Les filles, et surtout les adolescentes, souffrent de discriminations en raison de leur âge et de leur genre, déclare Anne‑Birgitte Albrectsen : "Elles continuent d’être mises à l’écart dans leurs communautés et au sein des espaces de décision, et demeurent largement invisibles dans les politiques publiques." Or l’autonomisation des adolescentes est triplement bénéfique sur le plan sociétal : pour les jeunes filles d’aujourd’hui, pour les adultes qu’elles deviendront et pour la génération d’enfants qui suivra,"  poursuit-elle, se faisant l'écho de la campagne du Fonds des Nations unies pour la population :

La directrice d’ONU-Femmes, Phumzile Mlambo-Ngcuka, souligne une réalité universelle, même si elle est plus lourde de conséquenses dans les régions du monde les moins favorisées : "Tant que les femmes et les filles consacreront trois fois plus de temps et d’énergie que les hommes à s’occuper du foyer, l’égalité des chances permettant aux jeunes filles de terminer leurs études et de trouver un bon travail dans un cadre sûr demeurera hors de portée."

contraception inde
Une infirmière explique à une jeune femme l'utilisation de la pilule contraceptive en 2004 au centre de santé d'Engueila health center, à Djibouti.
© UNICEF/UNI12226/Pirozzi

Santé et hygiène de vie

Le rapport fait état de nouvelles tendances qui grève le potentiel des filles en affectant leur hygiène de vie. La mondialisation a effacé les régimes traditionnels au profit d'une alimentation mauvaise pour la santé. Alliée à l'universalisation d'un marketing agressif ciblant les enfants, la hausse de la consommation d’aliments transformés et de boissons édulcorées a provoqué le doublement, ou presque, du surpoids chez les filles âgées de 5 à 19 ans : entre 1995 et 2016, il est passé de 9 % à 17 % et l’on compte aujourd’hui près de deux fois plus de jeunes filles en surpoids (155 millions) qu’en 1995 (75 millions).

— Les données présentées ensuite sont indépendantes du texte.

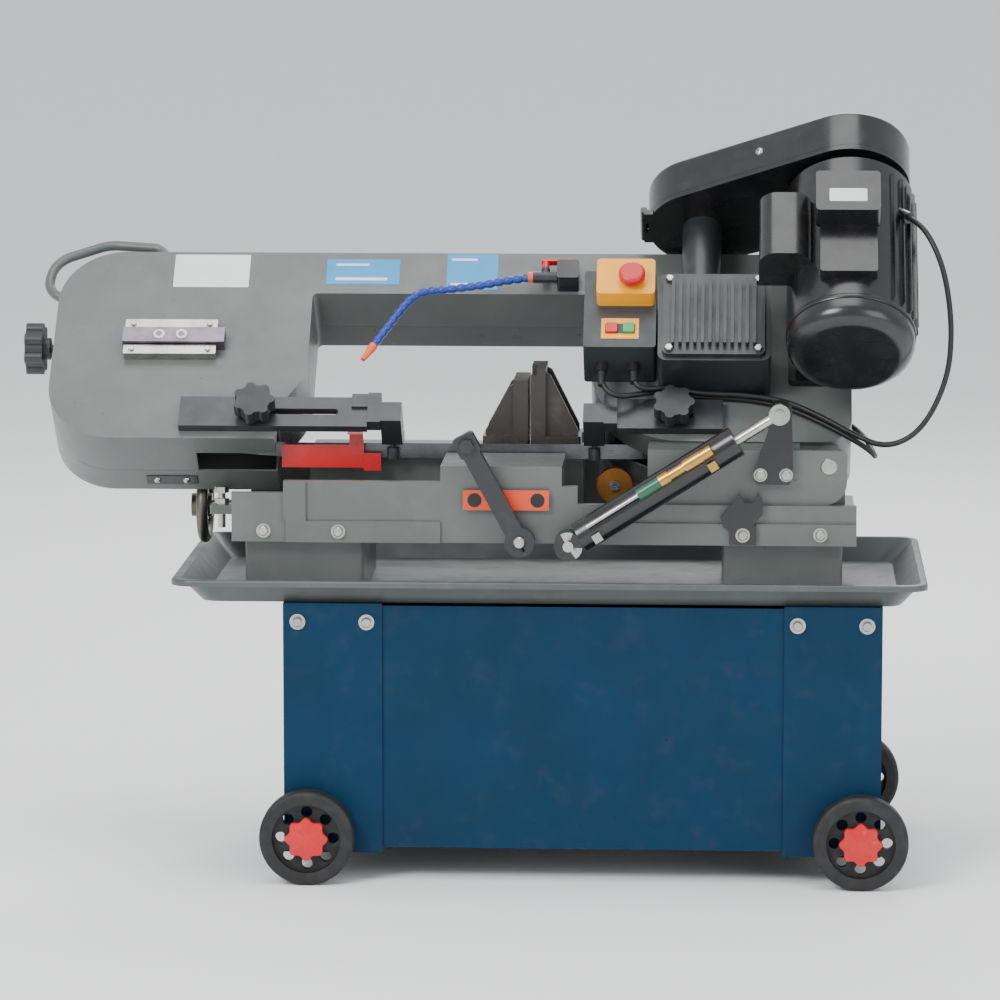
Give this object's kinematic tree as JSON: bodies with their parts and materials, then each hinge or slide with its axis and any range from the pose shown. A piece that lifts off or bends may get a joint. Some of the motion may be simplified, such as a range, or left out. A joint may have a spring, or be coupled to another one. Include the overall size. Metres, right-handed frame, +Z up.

Les jeunes filles restent également très exposées aux infections sexuellement transmissibles, dont le VIH, avec lequel vivent aujourd’hui 970 000 adolescentes âgées de 10 à 19 ans, contre 740 000 en 1995. Les filles de cette tranche d’âge continuent d’ailleurs de représenter environ 3 nouvelles infections sur 4 chez les adolescents dans le monde.

Parallèlement se sont développées les préoccupations liées aux troubles psychologiques, en partie causés par l’usage excessif des technologies numériques. Selon le rapport, le suicide est à l’heure actuelle la deuxième cause de mortalité chez les adolescentes de 15 à 19 ans, derrière les pathologies maternelles. 

Les gouvernements du monde se sont engagés vis-à-vis des femmes et des filles, mais ils n’ont que partiellement tenu leur promesse.
Henrietta Fore

Face à ce bilan en demi-teinte, le rapport des organisations internationale formule de nouvelles recommandations pour les décennies à venir. Des recommandations portant sur les moyens financiers dans les domaines comme les violences liées au genre ou l’acquisition de compétences utiles. D'autres, aussi, préconisant des mesures en faveur d'un mouvement de génération à même de mettre fin aux violences liées au genre, au mariage des enfants, aux mutilations génitales féminines... Plus globalement, tout est à faire pour que les filles apprennent à puiser en elle et dans leur entourage l'audace et l'ambition pour que leurs voix portent et pour faire valoir leurs points de vue et leurs idées dans les échanges.

Parce qu'il y a vingt-cinq ans, "les gouvernements du monde se sont engagés vis-à-vis des femmes et des filles, mais ils n’ont que partiellement tenu leur promesse. Bien que la communauté internationale ait trouvé la volonté politique d’envoyer massivement les filles à l’école, elle a lamentablement échoué à leur apporter les compétences et l’aide nécessaires pour qu’elles puissent décider de leur propre avenir, mais aussi vivre de manière sûre et digne",  souligne Henrietta Fore.